Booth Id:
SOFT033
Category:
Systems Software
Year:
2024
Finalist Names:
Song, Eric (School: Yorktown High School)
Abstract:
Ransomware attacks render data unusable and demand a ransom in order to restore data integrity. These attacks cost billions of dollars every year at the individual, industrial, and national security levels. As ransomware poses a big threat to computer systems today, research in the field is active. However, there is greater emphasis with regard to prevention, rather than incident response. Preventative systems, while effective, can be bypassed by attackers, given enough time. Incident response aims to address this issue by mitigating attacks as they happen. Key extraction can be used for incident response when dealing with ransomware.
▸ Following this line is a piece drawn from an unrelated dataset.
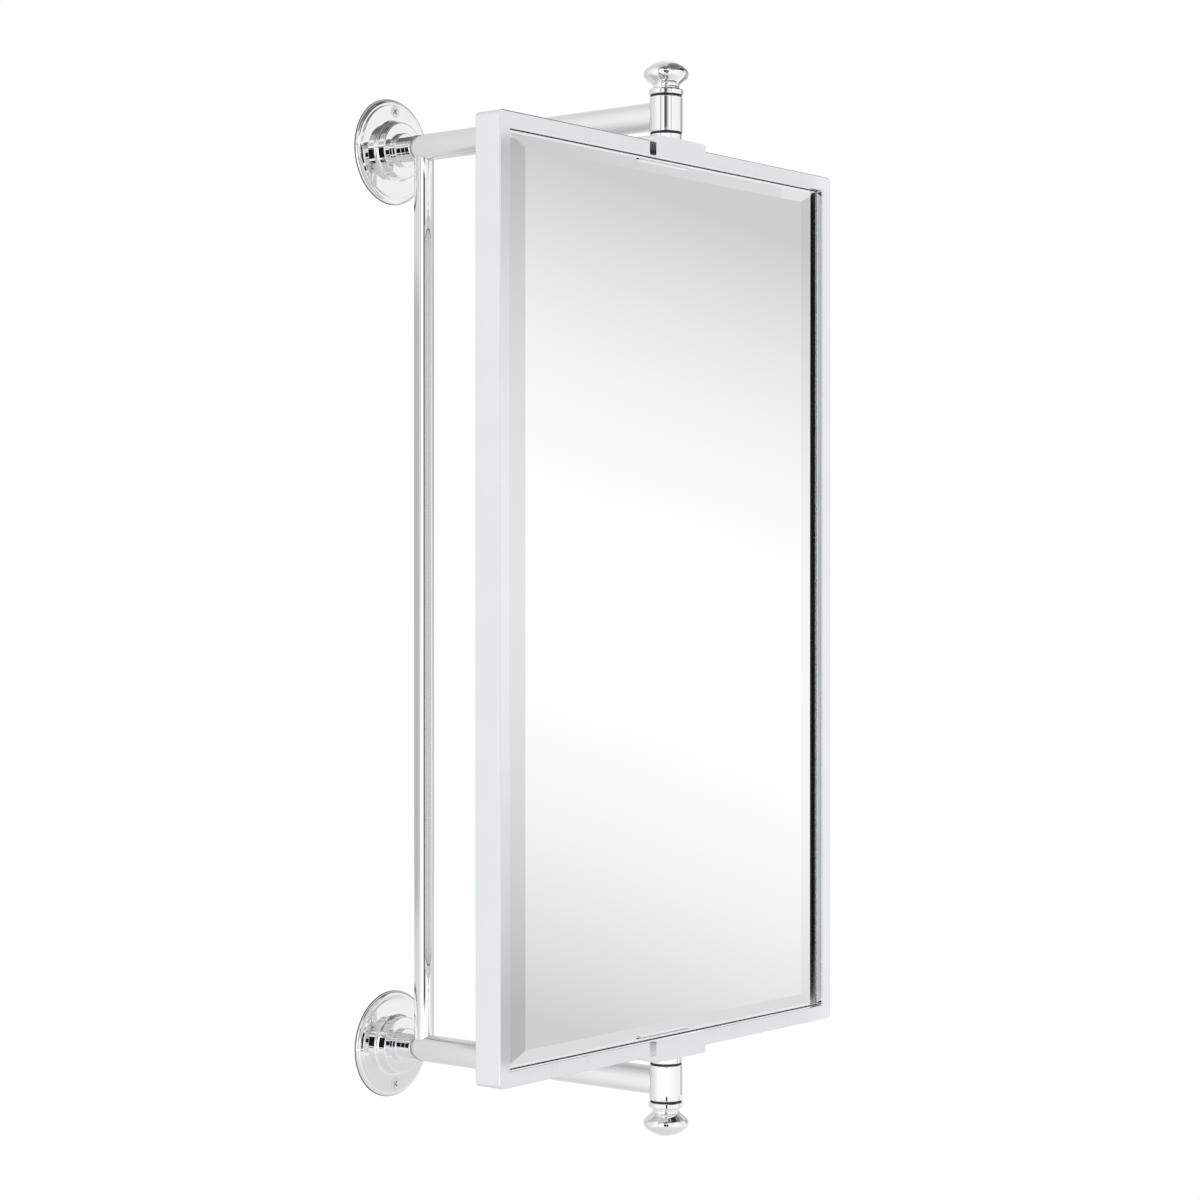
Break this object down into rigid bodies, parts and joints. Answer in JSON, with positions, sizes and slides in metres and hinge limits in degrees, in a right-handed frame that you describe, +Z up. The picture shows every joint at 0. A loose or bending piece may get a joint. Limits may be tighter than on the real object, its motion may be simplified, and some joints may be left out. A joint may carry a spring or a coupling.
{
  "type": "pivot wall mirror",
  "caption": "Bevelled wall mirror in a tube frame that turns about a vertical axis between bracket arms tied by an upright rail, with clamping finials and round wall flanges.",
  "frame": {"origin": "on the wall plane, midway between the wall flanges", "axes": "+Z up along the pivot axis; +Y into the wall, so the mirror stands out towards -Y; +X to the right of someone facing the mirror"},
  "size_m": [0.46, 0.3732, 0.91],
  "materials": {
    "polished_chrome": "polished",
    "screw_steel": "bright zinc",
    "black_nylon": "satin",
    "silvered_glass": "polished, silvered at the back",
    "black_rubber": "matt",
    "foam": "matt foam",
    "hardboard": "white coated hardboard",
    "tab_steel": "bright zinc"
  },
  "bodies": {
    "bracket": {"upper_flange": "polished_chrome", "lower_flange": "polished_chrome", "upper_wall_screws": "screw_steel", "lower_wall_screws": "screw_steel", "upper_neck": "polished_chrome", "lower_neck": "polished_chrome", "upper_arm": "polished_chrome", "lower_arm": "polished_chrome", "upright_rail": "polished_chrome", "upper_barrel": "polished_chrome", "lower_barrel": "polished_chrome", "upper_outer_bush": "black_nylon", "upper_inner_bush": "black_nylon", "lower_inner_bush": "black_nylon", "lower_outer_bush": "black_nylon"},
    "mirror": {"upper_pivot_pin": "polished_chrome", "lower_pivot_pin": "polished_chrome", "upper_clip": "polished_chrome", "lower_clip": "polished_chrome", "upper_set_screws": "screw_steel", "lower_set_screws": "screw_steel", "frame_top": "polished_chrome", "frame_bottom": "polished_chrome", "frame_left": "polished_chrome", "frame_right": "polished_chrome", "gasket_top": "black_rubber", "gasket_bottom": "black_rubber", "gasket_left": "black_rubber", "gasket_right": "black_rubber", "mirror_glass": "silvered_glass", "foam_tapes": "foam", "back_panel": "hardboard", "panel_tabs": "tab_steel", "tab_screws": "screw_steel"},
    "upper_finial": {"upper_finial": "polished_chrome"},
    "lower_finial": {"lower_finial": "polished_chrome"}
  },
  "joints": [
    {"name": "mirror_swing", "type": "hinge", "parent": "bracket", "child": "mirror", "pos_m": [0, -0.315, 0], "axis": [0, 0, 1], "continuous": true},
    {"name": "upper_finial_turn", "type": "hinge", "parent": "mirror", "child": "upper_finial", "pos_m": [0, -0.315, 0.4236], "axis": [0, 0, 1], "range_deg": [0, 360]},
    {"name": "lower_finial_turn", "type": "hinge", "parent": "mirror", "child": "lower_finial", "pos_m": [0, -0.315, -0.4236], "axis": [0, 0, -1], "range_deg": [0, 360]}
  ]
}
By intercepting the ransomware's encryption key, restoring data can be done without payment of ransom. Random forest models were constructed to test the feasibility of using machine learning in combination with this technology, due to the time-sensitive nature of key extraction. To do so, a large dataset comprised of 30,000 samples was developed by testing binaries and outputting behavioral data. Afterwards, 100 random forest models were built with different random states to test the efficacy of random forests. The models demonstrate that machine learning can be incorporated into the system with a better detection rate than the previous proof-of-concept (99.3% versus 66.7%). Additionally, the efficiency of the random forest is viable for use with key extraction. In the future, this integration can be further developed to become more optimized and have better capability in defeating advanced ransomware. Additionally, different models can be used to analyze their advantages over the random forest in ransomware detection.